Most of my speaking is away from the city in which I live, so when people ask where I am from and I name the city, that is all they want to know. But once while speaking in my own hometown, an audience member asked where I lived. I told him, "right here in (city)." "Really? Where?" before you know it, both of us having the location in common, I was down to something like "white house, south side, near the end of the cul de sac." It never occurred to me he would show up.
But show up, he did, while I was out of town. My wife answered the door; he introduced himself and asked for me. "I’m sorry, he isn’t here right now. May I help you?"
He referred to me by my first name, seemed to know me well and referred to our earlier conversation as if he and I were friends. So my wife invited him inside where he saw our home, saw the family photos on the shelves and even met my daughter minutes later when she came home from school. When I called home that night, I was certainly surprised but even then it didn’t occur to either of us that he might show up again.
But a few days later, he showed up again. And again. Maybe five or six times altogether over the next few weeks, never with a good reason. Around visit number five, I was home and answered the door. Seeing him, I politely but firmly backed him up from the door, off the porch, down the walkway, across the sidewalk, around his car and up to the car door. I even opened the driver’s door and held it open for him to get in and leave, taking with him my verbal instructions not to come back. It was clear that he was not welcome.
For two weeks all was at peace again. Then he came back while I was gone. So I went and found him at his office and repeated my instructions loud enough for others to hear. My index finger repeatedly punctuated my instructions against his chest. I probably should not have touched him, but I do know something about visual aids
and I wanted it clear that if we ever had this conversation again, I was going to do more than tap on his breastbone. I was loud so others in his office would hear and I hoped he would be embarrassed. I also wanted witnesses who could swear I never actually threatened him.
But what if that wasn’t enough? Just in case, my next stop was the local police department. No formal police report was filed, but a pair of large patrolmen managed to make a stop at my stalker’s office the next day, take him outside and deliver a "firm" message in front of the office’s big picture window. It worked; I never saw him again.
What did I learn?
- Public speaking is a public career. The truth is that I am a very private person in a semi-public career. I like performing, but in reality I don’t need to be in the spotlight. As far as I’m concerned, the spotlight just lets people see the show better.
- In a moment of carelessness at our first meeting, I gave my home location to someone who didn’t need to know it. Just because they ask doesn’t mean you have to answer them.
- My wife made me promise that I would never again tell any work-contact where I live. It should never have happened and I don’t even know another speaker to whom it has. But in the process, I put my family at risk, made her fear for our daughter’s safety and for herself.

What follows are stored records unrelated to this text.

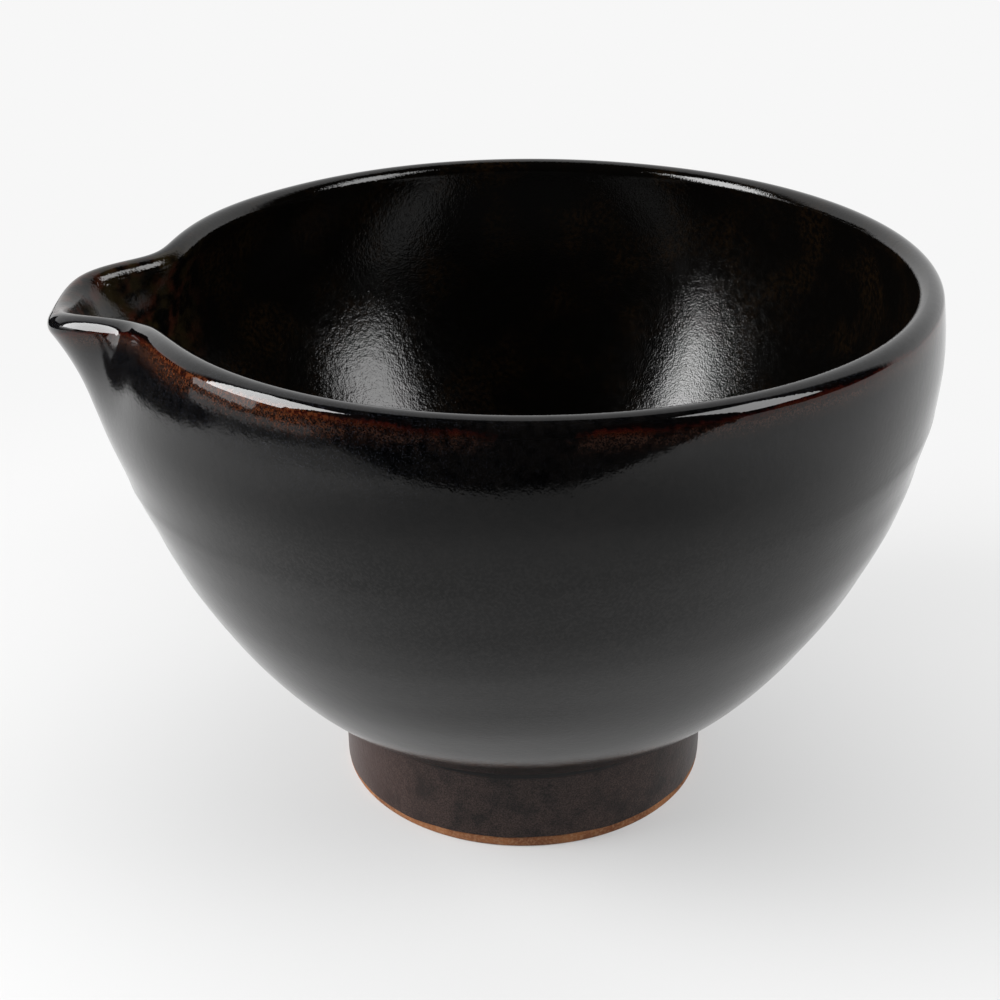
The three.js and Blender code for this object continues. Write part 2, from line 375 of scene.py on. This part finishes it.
clay, tree, shader, place = new_material("fired_clay")
sand, cloud = noise(tree, place, 2.2, 4), noise(tree, place, 0.16, 3)
height_up = node(tree, "SeparateXYZ", {0: place}).outputs["Z"]
turns = {"W": math_of(tree, "MULTIPLY", height_up, 3), "Detail": 2}
turning = node(tree, "TexNoise", turns, noise_dimensions="1D").outputs["Fac"]
warm = blend(tree, ramp(tree, cloud, 0.35, 0.65), (0.19, 0.060, 0.018), (0.34, 0.130, 0.042))
toasted = blend(tree, ramp(tree, sand, 0.42, 0.72, 0, 0.6), warm, (0.42, 0.23, 0.115))
tree.links.new(toasted, shader.inputs["Base Color"])
shader.inputs["Roughness"].default_value = 0.8
relief = node(tree, "Bump", {"Height": sand, "Distance": 0.00008, "Strength": 1})
relief = node(tree, "Bump", {
    "Height": turning, "Distance": 0.00006, "Strength": 1, "Normal": relief.outputs[0],
})
tree.links.new(relief.outputs["Normal"], shader.inputs["Normal"])

WALL_ROWS = 70
LIP_STEPS = 24
CREST_SEAM = 1.5

wall_shares = [1 - (row + 1) / WALL_ROWS for row in range(WALL_ROWS)]
inside_shares = [(row + 1) / WALL_ROWS for row in range(WALL_ROWS - 1)]
lip_turns = [180 * step / LIP_STEPS for step in range(LIP_STEPS + 1)]
clay_rows = [round_row(0, FLOOR_HEIGHT - COAT)]
clay_rows += [inside_row(share, COAT) for share in inside_shares]
clay_rows += [lip_row(turn, COAT) for turn in reversed(lip_turns)]
clay_rows += [outside_row(share, COAT) for share in wall_shares]
clay_rows += [round_row(HEEL_RADIUS - COAT, FOOT_HEIGHT), round_row(0, FOOT_HEIGHT)]
thrown_wall = finished(spun(clay_rows, closed=False), "thrown_wall_clay", clay)
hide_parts("thrown_wall")

# The turned foot is the same clay, turned to a ring and hollowed when leather hard. Only the
# wiped band that it stands on stays bare and fires orange brown.
FOOT_TOP_RADIUS = 0.0315
FOOT_BASE_RADIUS = 0.0315
NECK_HEIGHT = 0.0142
RING_WIDTH = 0.0056
RING_EDGE_ROUND = 0.0005
RECESS_DEPTH = 0.0115
RECESS_FILLET = 0.003
BARE_BAND = 0.0018
WIPED_SHARE = 0.1
FILLET_STEPS = 12


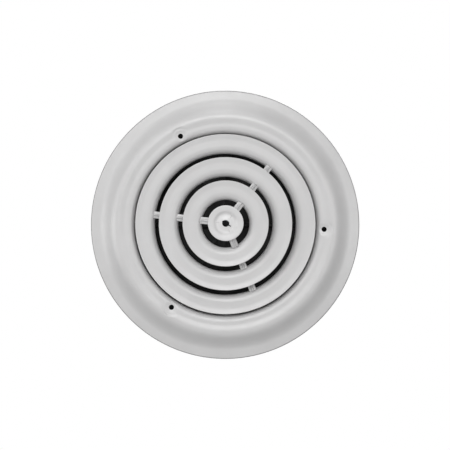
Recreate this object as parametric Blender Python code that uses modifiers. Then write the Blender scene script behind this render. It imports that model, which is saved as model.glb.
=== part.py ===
"""Round step-down ceiling air diffuser for an 8 inch duct, with a butterfly damper.

Metres, +Z up. The origin is the centre of the ceiling plane: the back of the frame's rim lies
on z = 0, the room is below it and the duct is above it.
"""

import math

import bmesh
import bpy
from mathutils import Matrix, Vector

MM = 0.001

# Sheet and running gaps
SHEET = 0.8 * MM
GAP = 0.3 * MM
STEPS = 48
RING_STEPS = 40

# Face frame
RIM_R = 147.65 * MM
HEM_WIDTH = 1.6 * MM
HEM_INNER_R = 142.5 * MM
HEM_DEPTH = 1.8 * MM
LAND_INNER_R = 138.5 * MM
LAND_SLOPE = 0.27
RAMP_R = 127.2 * MM
RAMP_Z = -8.3 * MM
RAMP_SLOPE = 0.52
CREST_R = 117.2 * MM
CREST_Z = -11.6 * MM
FLOOR_OUTER_R = 109.8 * MM
FLOOR_Z = -10.6 * MM
THROAT_R = 6.0 * MM
NECK_R = 99.7 * MM
STUB_TOP_Z = 3.0 * MM
COLLAR_TOP_Z = 40.0 * MM

# Ceiling screw seats, pressed into the frame's recess
SEAT_ANGLES = (3.0, 123.0, 243.0)
SEAT_CIRCLE_R = 108.4 * MM
SEAT_R = 8.2 * MM
SEAT_WALL = 1.8 * MM
SCREW_HOLE_R = 2.7 * MM
SEAT_STATIONS = (-5.3, -4.2, -1.0, 1.0, 3.0, 5.3)

# Air rings: name, lip radius, neck radius, lip z, neck top z
RINGS = (
    ("ring_large", 97.9 * MM, 77.5 * MM, -15.0 * MM, -5.0 * MM),
    ("ring_medium", 72.5 * MM, 51.7 * MM, -24.0 * MM, -14.0 * MM),
    ("ring_small", 46.6 * MM, 26.1 * MM, -33.0 * MM, -23.0 * MM),
)
RING_THROAT_R = 6.0 * MM

# A ring's drooping lip: inward from its edge, up from its edge, and dz/dr there
RING_LIP = ((0.0, 0.0, -0.14), (3.5 * MM, 0.57 * MM, -0.185), (7.5 * MM, 0.95 * MM, 0.0))
RING_LIP_RISE = RING_LIP[-1][1]

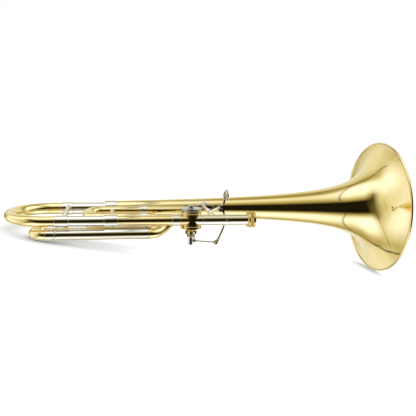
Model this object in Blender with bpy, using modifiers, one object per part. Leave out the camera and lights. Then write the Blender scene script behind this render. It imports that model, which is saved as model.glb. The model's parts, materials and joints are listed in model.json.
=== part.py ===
"""Bell section of a bass trombone with one rotary valve, in metres, +Z up.

The instrument is modelled level first: +X runs along the tubes from the tuning slide
to the bell, +Y from the neckpipe leg to the bell leg, and the rotor turns about Z.
The empty "instrument" then leans it the way it lies on a table, on its bell rim and
the bow of the valve slide.
"""

import math

import bmesh
import bpy
from mathutils import Vector

# Clearances
GAP = 0.0003              # between pieces that touch
SLIDE_FIT = 0.0003        # between an inner slide tube and its outer tube

# Main line, from the tuning slide to the bell and to the hand slide
LEG_SPACING = 0.115       # neckpipe leg to bell leg
TUBE_WALL = 0.0007
SLIDE_WALL = 0.0006
NECK_OUTER_RADIUS = 0.0083    # outer slide tube of the neckpipe leg
BELL_OUTER_RADIUS = 0.0102    # outer slide tube of the bell leg
OUTER_TUBE_LENGTH = 0.0515
OUTER_TUBE_END = -0.1313      # where both outer tubes enter their ferrules
FERRULE_LENGTH = 0.0190
FERRULE_WALL = 0.0009
CROOK_STRAIGHT = 0.0145       # brass straight between crook ferrule and bow
CROOK_GAP = 0.0012            # gap between crook ferrule and outer tube when pushed in
SLIDE_SPARE = 0.0010          # outer tube beyond the end of the inner slide tube
SLIDE_TRAVEL = 0.040

GOOSENECK_RADIUS = 0.0079
VALVE_FERRULE_START = -0.0306
VALVE_FERRULE_LENGTH = 0.0122
VALVE_FERRULE_RADIUS = 0.0087
KNUCKLE_RADIUS = 0.0080
NECKPIPE_RADIUS = 0.0083
NECKPIPE_START = 0.0172
NECKPIPE_LENGTH = 0.0720
NECK_RING_PLACE = 0.0531
NECK_RING_WIDTH = 0.0022

# Bell
BELL_RADIUS = 0.12065         # 9.5 inch bell
BELL_RIM_PLACE = 0.3710
BELL_WALL = 0.0008
BELL_TAIL_RADIUS = 0.012903143   # narrow end, in its ferrule
BELL_EXPONENT = 0.621
BELL_OFFSET = 0.00302
RIM_BEAD_RADIUS = 0.0021
BELL_STEPS = 48
BELL_RINGS = 15
BEAD_CORNERS = 6

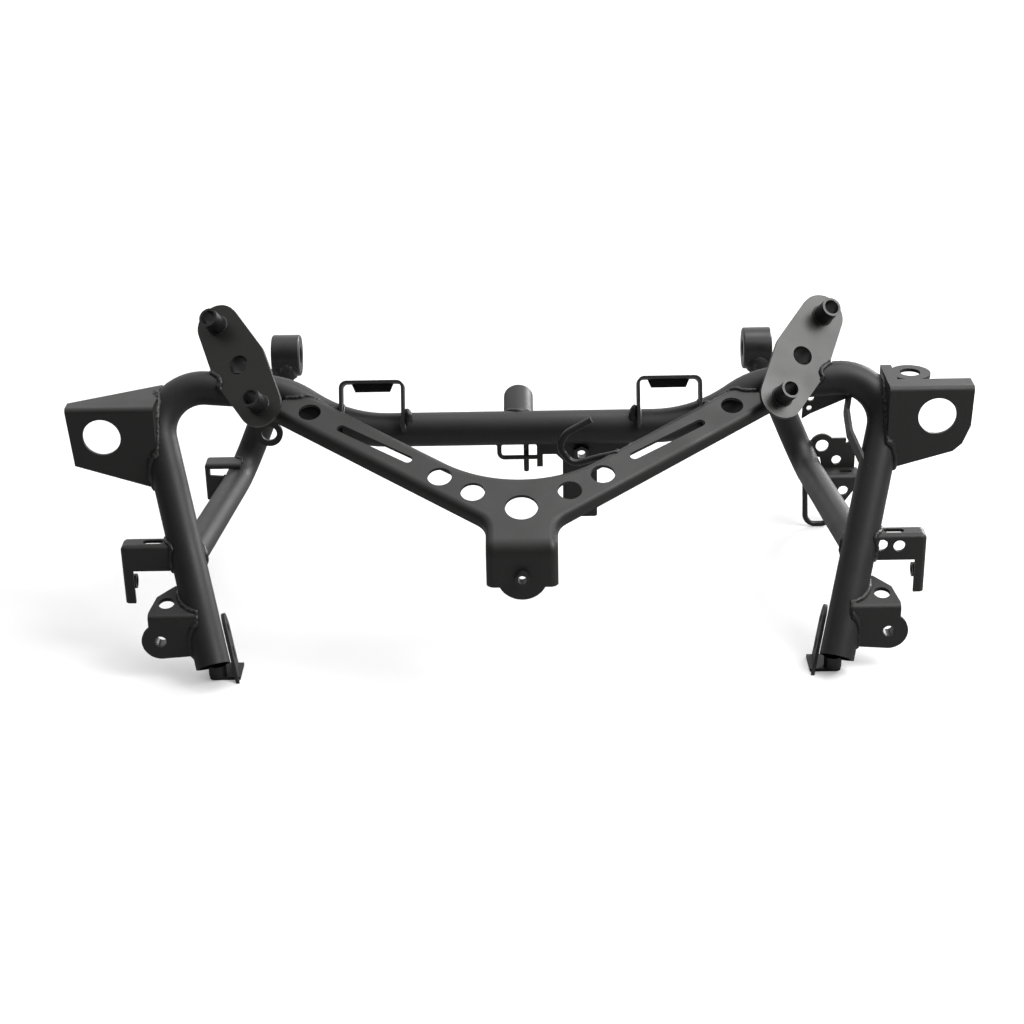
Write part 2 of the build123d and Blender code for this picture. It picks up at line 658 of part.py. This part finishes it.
def wire_guide_right(core):
    """A wire loop under the right rear tube, the stay's third foot."""
    low = guide_rod_dia / 2
    x, y, z = rear_low_x, rear_low_y - 27.0, rear_low_z
    points = [
        (x - 3.7, y, z + 9.5), (x - 1.2, y, low), (x + 20.3, y, low), (x + 21.3, y, z - 12.5),
        (x + 7.3, y, z + 5.5)]
    return largest(rod(points, [9, 9, 6], guide_rod_dia) - core)


def build():
    """Every piece, by name."""
    hoop = hoop_core()
    rear = rear_core()
    rears = rear + mirrored(rear)
    core = hoop + rears
    bracket = nose_bracket(hoop)
    left_right = {
        "rear_tube": rear_tube(hoop),
        "rear_boss": rear_boss(),
        "mirror_plate": mirror_plate(hoop),
        "mirror_collar_upper": mirror_collar(-1),
        "mirror_collar_lower": mirror_collar(1),
        "slot_bracket_nut": slot_nut(),
        "lower_bracket": lower_bracket(core),
        "lower_bracket_collar": lower_collar(),
        "foot_strap": foot_strap(hoop),
        "foot_nut": foot_nut(hoop),
        "staple_bracket": staple_bracket(hoop, bracket),
    }
    pieces = {
        "hoop_tube": hoop_tube(),
        "stub_tube": stub_tube(hoop),
        "nose_bracket": bracket,
        "nose_tab_collar": tab_collar(bracket),
        "side_plate_right": side_plate_right(hoop),
        "side_plate_left": side_plate_left(hoop),
        "slot_bracket_right": slot_bracket(core, slot_web_holes),
        "slot_bracket_left": mirrored(slot_bracket(core, [])),
        "cable_hook": cable_hook(bracket),
        "guide_loop": guide_loop(hoop),
        "locating_pin": locating_pin(hoop),
        "hanging_plate": hanging_plate(hoop),
        "hanging_plate_nut": plate_nut(),
        "eye_tab_left": eye_tab(core),
        "rear_bracket_left": rear_bracket_left(core),
        "gusset_right": gusset_right(core, wavy_strap_right(core)),
        "ear_plate_right": ear_plate_right(core),
        "flange_bracket_right": flange_bracket_right(core),
        "wavy_strap_right": wavy_strap_right(core),
        "wire_guide_right": wire_guide_right(core),
    }
    for name, piece in left_right.items():
        pieces[name + "_right"] = piece
        pieces[name + "_left"] = mirrored(piece)
    return pieces


def centred(pieces):
    """The pieces moved together, so the origin is under the middle of the whole."""
    boxes = [piece.bounding_box() for piece in pieces.values()]
    middle_x = (min(b.min.X for b in boxes) + max(b.max.X for b in boxes)) / 2
    middle_y = (min(b.min.Y for b in boxes) + max(b.max.Y for b in boxes)) / 2
    shift = Pos(-middle_x, -middle_y, -min(b.min.Z for b in boxes))
    return {name: shift * piece for name, piece in pieces.items()}


pieces = centred(build())
os.makedirs("parts", exist_ok=True)
for name, piece in pieces.items():
    export_step(piece, f"parts/{name}.step")
boxes = [piece.bounding_box() for piece in pieces.values()]
print(len(pieces), "pieces")
print("least", [round(min(tuple(b.min)[i] for b in boxes), 3) for i in range(3)])
print("most", [round(max(tuple(b.max)[i] for b in boxes), 3) for i in range(3)])
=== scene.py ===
# %% [markdown]
# # A motorcycle fairing stay in satin black
# The stay is a welded frame of bent tube, pressed sheet and small bent rods. Its pieces
# come ready in their true sizes, so this lesson adds what a welder and a coater add:
# the weld beads, the coating, and the light of a small studio.
#
# We load the pieces first.

# %% Load the stay
import bpy
import json
import math
from mathutils import Matrix, Vector
from mathutils.bvhtree import BVHTree


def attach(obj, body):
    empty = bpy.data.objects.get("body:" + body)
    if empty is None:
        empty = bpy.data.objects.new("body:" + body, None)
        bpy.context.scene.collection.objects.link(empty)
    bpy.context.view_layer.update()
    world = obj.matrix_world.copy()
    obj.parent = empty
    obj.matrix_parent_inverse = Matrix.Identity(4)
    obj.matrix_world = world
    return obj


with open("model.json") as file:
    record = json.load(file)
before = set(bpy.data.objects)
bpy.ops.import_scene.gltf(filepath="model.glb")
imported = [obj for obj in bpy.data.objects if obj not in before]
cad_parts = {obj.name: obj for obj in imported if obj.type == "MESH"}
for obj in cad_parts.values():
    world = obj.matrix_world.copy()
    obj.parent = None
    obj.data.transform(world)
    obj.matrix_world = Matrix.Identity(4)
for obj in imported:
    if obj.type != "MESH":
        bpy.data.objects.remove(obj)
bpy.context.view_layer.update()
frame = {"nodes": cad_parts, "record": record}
nodes = frame["nodes"]

# %% [markdown]
# ## The camera
# The stay is seen from the front and a little above, from about a metre and a half. A
# camera could be tracked to an empty, but a fixed place, a pitch, a turn and a roll are
# four plain numbers that can be matched to a picture one at a time.

# %% Place the camera
mm = 0.001
look_at = Vector((-5.99, -49.59, 99.9)) * mm
distance = 1492.6 * mm
pitch = math.radians(24.88)
turn = math.radians(0.78)
roll = math.radians(-1.22)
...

- To this day, very few people have any idea where I live. The city, yes; the address, no. Our extended family certainly knows and the neighbors know who I am. But other than that, it doesn’t come up and I don’t volunteer it.
Ordinarily, the only way you get rid of a stalker is when your stalker becomes obsessed with someone else more than with you. Do you ever wonder what happened to the woman who kept breaking into show host David Letterman’s house? She developed a fixation on a certain moon-walking astronaut. Mine was so much easier than that. But there is no point in pushing the envelope when it doesn’t need to be pushed at all.